Aujourd’hui, dans ce marché de la culture, chaque journal adopte une ligne rédactionnelle qu’il veut originale. La bataille pour l’audience semble engagée surtout à Conakry. L’intérieur de la Guinée est absent de cette effervescence de la presse privée. Des titres aussi révélateurs que Le Lynx , L’Indépendant , La Lance , L’Oeil , Le Globe sont autant d’hebdomadaires qui se battent pour être au plus près du public.

Le lectorat guinéen reste encore très restreint ; nous sommes dans un pays où on a évalué à 70% le taux d’analphabètes, c’est à dire de ceux qui ne peuvent lire et écrire le français. De toutes les façons, la lecture n’a pas toujours été le fort du Guinéen. Sékou Touré l’en avait dispensé, hormis pour ses propres écrits. Aussi, les séquelles subsistent-elles encore peut-être.
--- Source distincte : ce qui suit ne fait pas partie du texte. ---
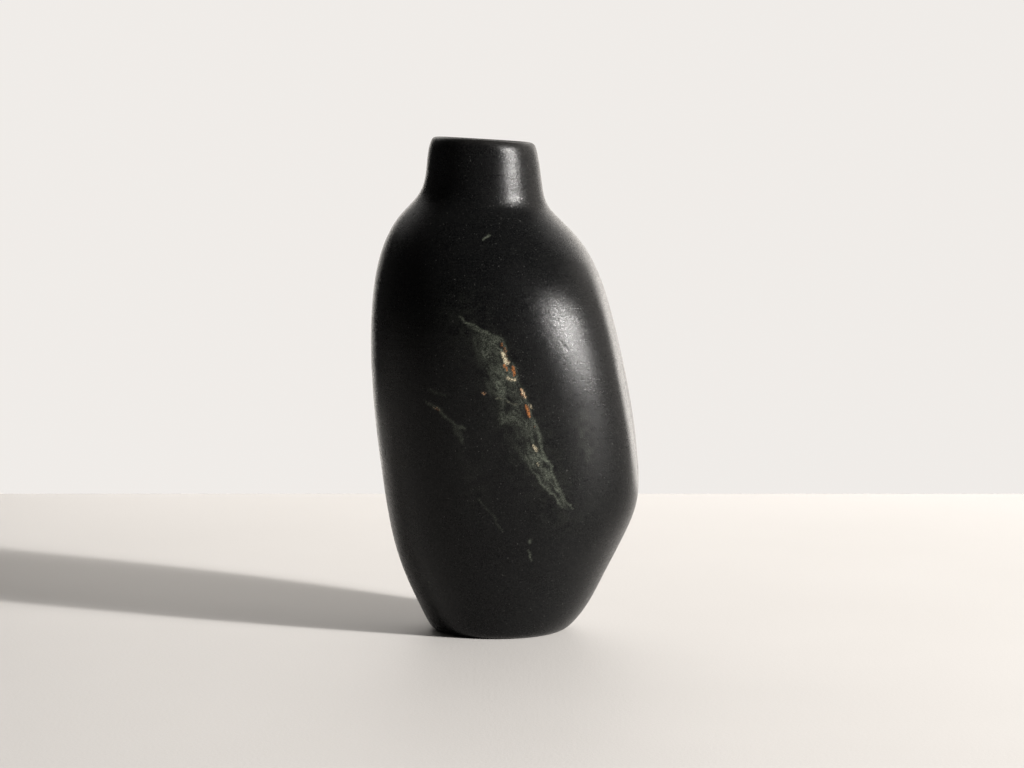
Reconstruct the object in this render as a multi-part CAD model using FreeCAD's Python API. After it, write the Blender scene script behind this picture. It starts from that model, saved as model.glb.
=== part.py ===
import FreeCAD, Part
import math
import os

# A hand-built bottle vase of black burnished clay, about 207 mm tall: a small round foot, a body
# that leans out to the right low down, a flat pressed into its right side, sloping shoulders and
# a short neck that stands left of the middle.
#
# It is seven members of clay, joined while damp: a base slab, three wall bands, a shoulder ring,
# a neck collar and a lip coil. Neighbours meet on a ring face that both share, bevelled so that
# it stands higher on the inside of the wall than on the outside. Nothing moves.
#
# Frame: +Z up, -Y the front. The foot stands on Z = 0 and the origin is its centre.
# Millimetres and degrees throughout.

# Driving dimensions
WALL = 5.5                 # thickness of the side, square to its slope
FLOOR_TOP = 7.0            # height of the floor inside
FLOOR_CORNER = 5.0         # rise of the rounded corner between the floor and the side
FLOOR_REACH = 19.0         # radius at which that corner has run out into the flat floor
FOOT_HOLLOW_RADIUS = 19.0  # the shallow hollow pressed into the underside
FOOT_HOLLOW_DEPTH = 1.2
LIP_FRONT_RISE = 1.0       # how much higher the lip is at its front than at its two sides
LIP_BACK_DIP = 0.5         # how much lower it is at its back than at its two sides
SQUARENESS = 0.03          # how far a ring swells between its four sides, halfway up the body
BODY_HEIGHT = 179.5        # the root of the neck, where that swelling has died out

# The flat pressed into the right side. Its reach from the axis falls away upwards along a long
# arc, and it is dished a little between its two ends. It is turned towards the front.
FLAT_REACH = 59.0
FLAT_REACH_HEIGHT = 40.0
FLAT_ARC_RADIUS = 345.0
FLAT_BOTTOM = 55.0
FLAT_TOP = 155.0
FLAT_DISH = 0.8
FLAT_TURN = math.radians(-4.0)
FLAT_EDGE_SOFTNESS = 1.6

# Control rings of the outside, foot to lip. Each is an oval round the axis: its height, its
# reach to the left, right, front and back, and the slope of its plane (left side up).
FOOT_RINGS = [
    (0.0, 25.5, 24.5, 25.0, 25.0, 0.0),
    (0.0, 28.0, 27.0, 27.5, 27.5, 0.0),
    (2.5, 30.5, 30.5, 30.0, 30.0, 0.0),
    (11.0, 34.5, 37.5, 34.0, 34.0, 0.0),
]
SIDE_RINGS = [
    (25.0, 41.0, 44.0, 40.0, 40.0, 0.0),
    (40.0, 45.5, 52.0, 45.5, 45.5, 0.0),
    (54.0, 48.0, 60.5, 49.0, 49.0, 0.0),
    (68.0, 50.0, 63.5, 51.0, 51.0, 0.0),
    (87.0, 52.5, 62.5, 52.5, 52.0, 0.0),
    (108.0, 54.0, 58.5, 53.5, 52.0, 0.0),
    (130.0, 54.5, 52.5, 53.0, 51.0, 1.0),
    (147.5, 52.5, 47.0, 49.0, 47.5, 2.5),
    (161.0, 48.5, 39.0, 41.5, 41.5, 3.5),
    (171.5, 42.5, 29.5, 31.5, 33.5, 4.5),
    (179.5, 34.0, 19.0, 24.5, 24.5, 5.0),
    (187.5, 31.0, 17.5, 24.0, 23.5, 4.5),
    (196.0, 30.5, 16.5, 23.0, 23.0, 4.0),
]
LIP_RINGS = [
    (202.5, 29.5, 15.5, 22.5, 22.5, 3.5),
    (205.5, 28.0, 14.0, 21.0, 21.0, 3.5),
    (205.5, 26.0, 11.5, 19.0, 19.0, 3.5),
    (204.5, 24.0, 10.0, 17.0, 17.0, 3.0),
]

# Members from the foot upwards, and where each one ends: the height on the outside, and on the
# inside. The base slab's joint is nearly level, and the others are bevelled. The lip coil is the
# last member, and closes over the top.
MEMBER_TOPS = {
    "base_slab": (6.0, 7.5),
    "lower_wall": (47.0, 52.0),
    "belly_band": (88.0, 93.0),
    "upper_wall": (129.0, 134.0),
    "shoulder_ring": (177.0, 182.0),
    "neck_collar": (196.0, 200.0),
}

POLES_AROUND = 96
DEGREE = 3


def flat_reach(height):
    """How far the pressed flat stands from the axis at a height."""
    reach = FLAT_REACH - (height - FLAT_REACH_HEIGHT) ** 2 / (2 * FLAT_ARC_RADIUS)
    along = (height - FLAT_BOTTOM) / (FLAT_TOP - FLAT_BOTTOM)
    if 0 < along < 1:
        reach -= FLAT_DISH * math.sin(math.pi * along) ** 2
    return reach


def press(beyond):
    """How far a point that stands beyond the flat is pushed in, with a soft start."""
    ratio = beyond / FLAT_EDGE_SOFTNESS
    return FLAT_EDGE_SOFTNESS * (max(ratio, 0.0) + math.log1p(math.exp(-abs(ratio))))


def ring_poles(ring, flat_inset=0.0, front_rise=0.0, back_dip=0.0):
    """The control points of one ring, anticlockwise from its right side."""
    height, left, right, front, back, slope = ring
    middle_x = (right - left) / 2
    middle_y = (back - front) / 2
    # a cubic through poles on a circle runs inside them, and this puts it back on the oval
    swell = 3 / (2 + math.cos(2 * math.pi / POLES_AROUND))
    square = SQUARENESS * max(0.0, math.sin(math.pi * height / BODY_HEIGHT))
    poles = []
    for index in range(POLES_AROUND):
        angle = 2 * math.pi * index / POLES_AROUND
        scale = swell * (1 + square * (1 - math.cos(4 * angle)) / 2)
        x = middle_x + (left + right) / 2 * scale * math.cos(angle)
        y = middle_y + (front + back) / 2 * scale * math.sin(angle)
        beyond = x * math.cos(FLAT_TURN) + y * math.sin(FLAT_TURN)
        pressed = press(beyond - flat_reach(height) + flat_inset)
        x -= pressed * math.cos(FLAT_TURN)
        y -= pressed * math.sin(FLAT_TURN)
        z = height - math.tan(math.radians(slope)) * (x - middle_x)
        lift = front_rise if math.sin(angle) < 0 else -back_dip
        z += lift * math.sin(angle) ** 2
        poles.append(FreeCAD.Vector(x, y, z))
    return poles


def inner_ring(below, ring, above):
    """The ring inside an outer ring, one wall thickness in, square to the slope of the side."""
    rise = above[0] - below[0]
    reaches = []
    lift = 0.0
    for side in range(1, 5):
        run = above[side] - below[side]
        length = math.hypot(rise, run)
        reaches.append(ring[side] - WALL * rise / length)
        lift += WALL * run / length / 4
    return (ring[0] + lift, *reaches, ring[5])


def floor_rings():
    """The last rings inside: the rounded corner, and two level ones that lie in the floor."""
    foot, heel, side = FOOT_RINGS[-2], FOOT_RINGS[-1], SIDE_RINGS[0]
    wide = inner_ring(foot, heel, side)[1:5]
    narrow = [reach - FLOOR_CORNER / 2 for reach in wide]
    return [
        (FLOOR_TOP + FLOOR_CORNER, *wide, 0.0),
        (FLOOR_TOP, *narrow, 0.0),
        (FLOOR_TOP, *[FLOOR_REACH] * 4, 0.0),
    ]


def control_net():
    """All the rings of control points: up the outside, over the lip and down to the floor."""
    outer = FOOT_RINGS + SIDE_RINGS
    net = [ring_poles(ring) for ring in outer]
    for ring in LIP_RINGS:
        net.append(ring_poles(ring, front_rise=LIP_FRONT_RISE, back_dip=LIP_BACK_DIP))
    whole = outer + LIP_RINGS
    for index in reversed(range(len(FOOT_RINGS), len(outer))):
        ring = inner_ring(whole[index - 1], whole[index], whole[index + 1])
        net.append(ring_poles(ring, flat_inset=WALL))
    net += [ring_poles(ring) for ring in floor_rings()]
    return net


def clay_skin(net):
    """The whole skin of the pot as one smooth surface: u runs around it, v along the rings."""
    spans = len(net) - DEGREE
    columns = [list(column) for column in zip(*net)]
    around = [index / POLES_AROUND for index in range(POLES_AROUND + 1)]
    along = [index / spans for index in range(spans + 1)]
    surface = Part.BSplineSurface()
    surface.buildFromPolesMultsKnots(
        columns,
        [1] * (POLES_AROUND + 1),
        [DEGREE + 1] + [1] * (spans - 1) + [DEGREE + 1],
        around,
        along,
        True,
        False,
        DEGREE,
        DEGREE,
    )
    return surface


def crest_level(net):
    """The v of the top of the lip, midway between the two highest rings."""
    crest_ring = len(FOOT_RINGS) + len(SIDE_RINGS) + 1.5
    return (crest_ring - 1) / (len(net) - DEGREE)


def mean_height(skin, level):
    """The height of a level line of the skin, midway between its right and left sides."""
    return (skin.value(0.0, level).z + skin.value(0.5, level).z) / 2


def level_at(skin, height, end, crest):
    """The v between one end of the skin and the crest at which its mean height is given."""
    below, above = end, crest
    for _ in range(40):
        middle = (below + above) / 2
        if mean_height(skin, middle) < height:
            below = middle
        else:
            above = middle
    return (below + above) / 2


def band(skin, start, end):
    """The stretch of the skin between two levels, as a face."""
    piece = skin.copy()
    piece.segment(0.0, 1.0, start, end)
    return piece.toShape()


def level_edge(skin, level):
    """The closed line around the skin at a level."""
    return skin.vIso(level).toShape()


def disc(skin, level):
    """The flat face inside a level line that lies in one plane."""
    return Part.Face(Part.Wire([level_edge(skin, level)]))


def closed_solid(faces):
    """One solid from faces that share their edges."""
    shell = Part.Shell(faces)
    shell.sewShape()
    solid = Part.Solid(shell)
    if solid.Volume < 0:
        solid.reverse()
    return solid


def foot_hollow():
    """The ball whose lowest slice is the shallow hollow in the underside."""
    rise = FOOT_HOLLOW_DEPTH
    radius = (FOOT_HOLLOW_RADIUS ** 2 + rise ** 2) / (2 * rise)
    return Part.makeSphere(radius, FreeCAD.Vector(0, 0, rise - radius))


def build_members():
    """Every member of the pot as its own solid, by name."""
    net = control_net()
    skin = clay_skin(net)
    crest = crest_level(net)
    outside = [level_at(skin, top[0], 0.0, crest) for top in MEMBER_TOPS.values()]
    inside = [level_at(skin, top[1], 1.0, crest) for top in MEMBER_TOPS.values()]
    joints = []
    for outer_level, inner_level in zip(outside, inside):
        outer_edge = level_edge(skin, outer_level)
        inner_edge = level_edge(skin, inner_level)
        joints.append(Part.makeRuledSurface(outer_edge, inner_edge))

    names = list(MEMBER_TOPS)
    outer_foot = band(skin, 0.0, outside[0])
    inner_foot = band(skin, inside[0], 1.0)
    slab = closed_solid([disc(skin, 0.0), outer_foot, joints[0], inner_foot, disc(skin, 1.0)])
    members = {names[0]: slab.cut(foot_hollow()).Solids[0]}
    for index in range(1, len(names)):
        outer_band = band(skin, outside[index - 1], outside[index])
        inner_band = band(skin, inside[index], inside[index - 1])
        faces = [joints[index - 1], outer_band, joints[index], inner_band]
        members[names[index]] = closed_solid(faces)
    members["lip_coil"] = closed_solid([joints[-1], band(skin, outside[-1], inside[-1])])
    return members


def main():
    os.makedirs("parts", exist_ok=True)
    for name, solid in build_members().items():
        solid.exportStep(f"parts/{name}.step")


if __name__ == "__main__":
    main()
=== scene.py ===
import itertools
import math

import bpy
import numpy as np
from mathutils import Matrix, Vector


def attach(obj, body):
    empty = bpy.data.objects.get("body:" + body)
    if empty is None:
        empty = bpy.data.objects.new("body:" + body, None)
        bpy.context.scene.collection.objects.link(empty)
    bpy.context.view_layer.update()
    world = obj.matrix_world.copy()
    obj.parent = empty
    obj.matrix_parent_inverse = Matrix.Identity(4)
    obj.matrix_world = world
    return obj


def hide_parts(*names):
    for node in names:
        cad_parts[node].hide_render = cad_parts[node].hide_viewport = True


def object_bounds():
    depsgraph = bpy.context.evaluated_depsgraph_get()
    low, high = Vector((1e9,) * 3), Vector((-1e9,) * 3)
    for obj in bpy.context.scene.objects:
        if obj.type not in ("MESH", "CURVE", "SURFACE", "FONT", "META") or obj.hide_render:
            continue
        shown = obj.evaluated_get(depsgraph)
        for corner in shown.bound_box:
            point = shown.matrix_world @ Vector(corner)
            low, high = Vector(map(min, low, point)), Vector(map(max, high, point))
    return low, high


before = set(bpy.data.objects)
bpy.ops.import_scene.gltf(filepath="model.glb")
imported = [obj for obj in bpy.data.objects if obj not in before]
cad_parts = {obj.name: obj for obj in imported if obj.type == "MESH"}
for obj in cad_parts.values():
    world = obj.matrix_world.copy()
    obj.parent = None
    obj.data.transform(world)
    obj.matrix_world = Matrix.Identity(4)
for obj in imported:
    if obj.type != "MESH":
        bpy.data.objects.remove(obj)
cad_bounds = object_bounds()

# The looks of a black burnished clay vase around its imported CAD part. One smooth skin, from the
# same rings as the CAD, is sampled once as a grid of points. The relief of the hand-worked clay
# and the mineral patch are worked out on that grid, and it is cut into the seven members, so
# they meet without a mark. Lengths are millimetres until a mesh is made. -Y is the front.

MM = 0.001

# ---------------------------------------------------------------- form of the pot

WALL = 5.5
FLOOR_TOP = 7.0
FLOOR_CORNER = 5.0
FLOOR_REACH = 19.0
FOOT_HOLLOW_RADIUS = 19.0
FOOT_HOLLOW_DEPTH = 1.2
LIP_FRONT_RISE = 1.0
LIP_BACK_DIP = 0.5
SQUARENESS = 0.03
BODY_HEIGHT = 179.5
FLAT_REACH = 59.0
FLAT_REACH_HEIGHT = 40.0
FLAT_ARC_RADIUS = 345.0
FLAT_BOTTOM = 55.0
FLAT_TOP = 155.0
FLAT_DISH = 0.8
FLAT_TURN = math.radians(-4.0)
FLAT_EDGE_SOFTNESS = 1.6
POLES_AROUND = 96
DEGREE = 3

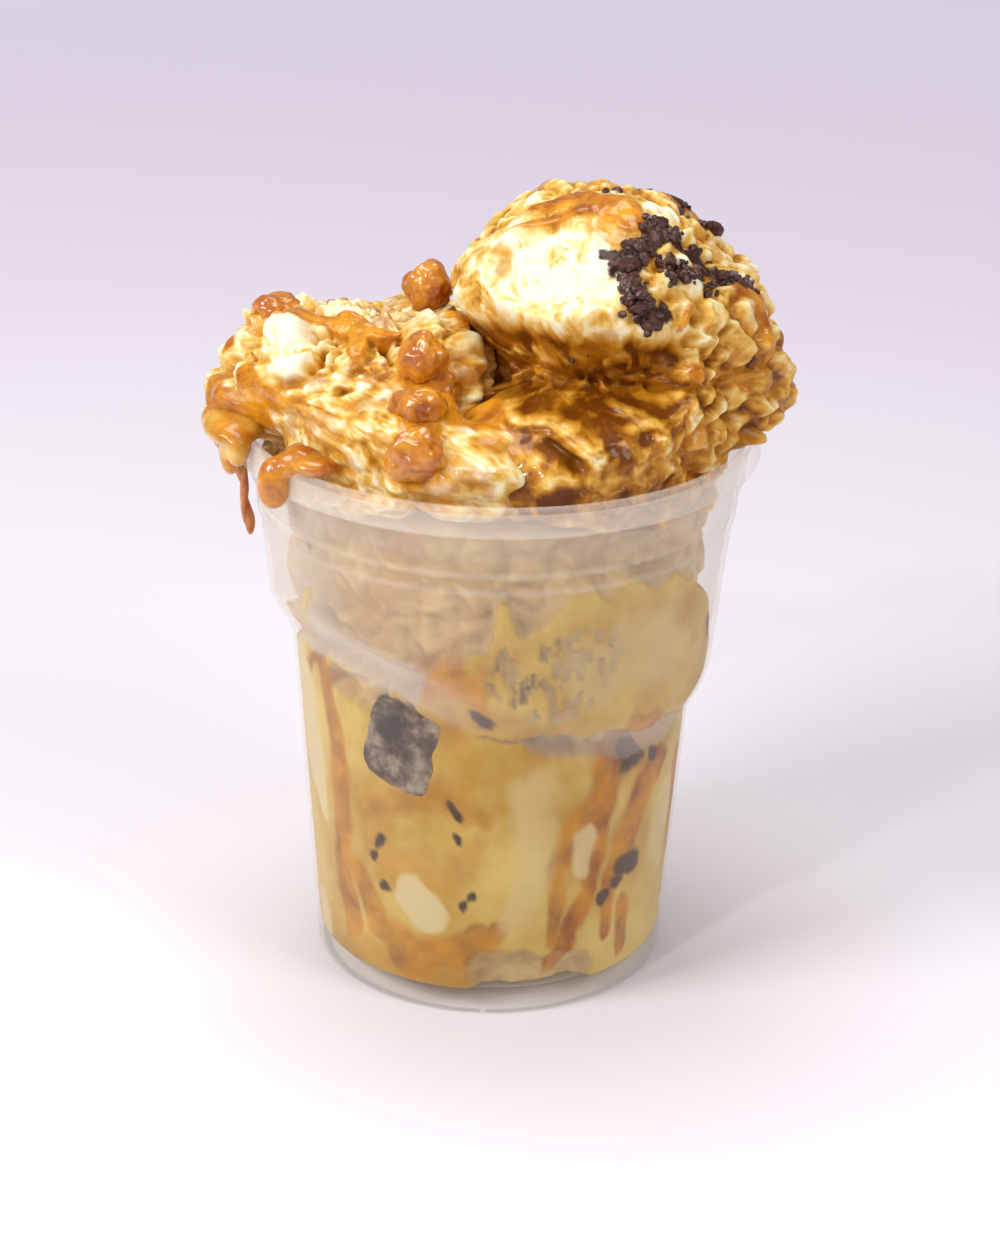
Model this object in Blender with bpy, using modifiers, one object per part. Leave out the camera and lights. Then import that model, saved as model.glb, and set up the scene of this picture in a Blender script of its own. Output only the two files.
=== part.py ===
"""A gelato cup: a clear plastic dessert cup with a wavy shoulder, filled with caramel and
chocolate gelato and heaped with two big scoops. Lengths are in millimetres and become metres
when a mesh is made. The origin is the centre of the cup's base and +Z is up. The side at -Y
is the front."""

import math

import bmesh
import bpy
import numpy as np

METRE = 0.001
GAP, ROUGH_GAP = 0.3, 0.6
ROOM_SPARE = 1.15

# The cup: a lower cone and a wider upper cone, joined by a shoulder whose height runs in waves.
CUP_HEIGHT = 106.0
WALL = 0.9
LOWER_RADIUS, LOWER_SLOPE = 32.7, 0.072
UPPER_RADIUS, UPPER_SLOPE = 34.2, 0.1
SHOULDER_FOOT, SHOULDER_RISE = 56.7, 9.5
TILT_SIZE, TILT_PHASE = 5.2, -153.0
WAVE_SIZE, WAVE_PHASE = 5.1, 79.0
WAVE_START, WAVE_END = 8.0, 89.0
RING_LOW, RING_HIGH, RING_PROUD = 89.0, 92.0, 0.45
RIM_RADIUS, RIM_BOTTOM, MOUTH_RADIUS = 47.5, 100.7, 45.2
FOOT_RADIUS, FOOT_INNER_RADIUS, FLOOR_UNDERSIDE, FLOOR_TOP = 31.9, 30.2, 3.6, 4.6
CUP_SEGMENTS = 44

# The gelato packed in the cup, which ends where the scoops begin.
FILL_TOP = 100.0

# Each scoop is the outer skin of the ellipsoids listed: (centre), (half sizes). The mouth holds
# it in at the front and back, and it hangs over the rim at the sides.
RIGHT_CENTRE = (18.0, -3.0, 112.0)
RIGHT_LOBES = [
    ((18.0, 0.0, 120.5), (27.0, 28.0, 27.0)),
    ((38.5, 0.5, 110.5), (15.2, 14.0, 10.5)),
    ((38.0, -2.0, 117.0), (13.5, 13.0, 9.0)),
    ((-0.5, -6.0, 129.5), (9.0, 13.0, 8.5)),
    ((16.0, -19.0, 107.0), (28.0, 25.0, 14.0)),
    ((33.0, -15.0, 110.0), (15.0, 16.0, 13.0)),
    ((20.0, 17.0, 110.0), (26.0, 25.0, 19.0)),
    ((26.0, 11.0, 119.0), (18.0, 17.0, 18.0)),
]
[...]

Toujours est-il que dans ce marché qui connaît chaque fois une nouvelle naissance de journal, deux groupes de presse retiennent la reconnaissance du public. Entre 30 et 40 000 tirages par semaine, le groupe L’Indépendant-Le Démocrate et le groupe Lynx -Lance semblent développer une information correspondant à l’attente du Guinéen. Alors que le premier semble battre de l’aile, le second est au mieux de sa forme. C’est justement un journal de ce second groupe ( Le Lynx plus précisément) qui fait partie des objets de notre étude.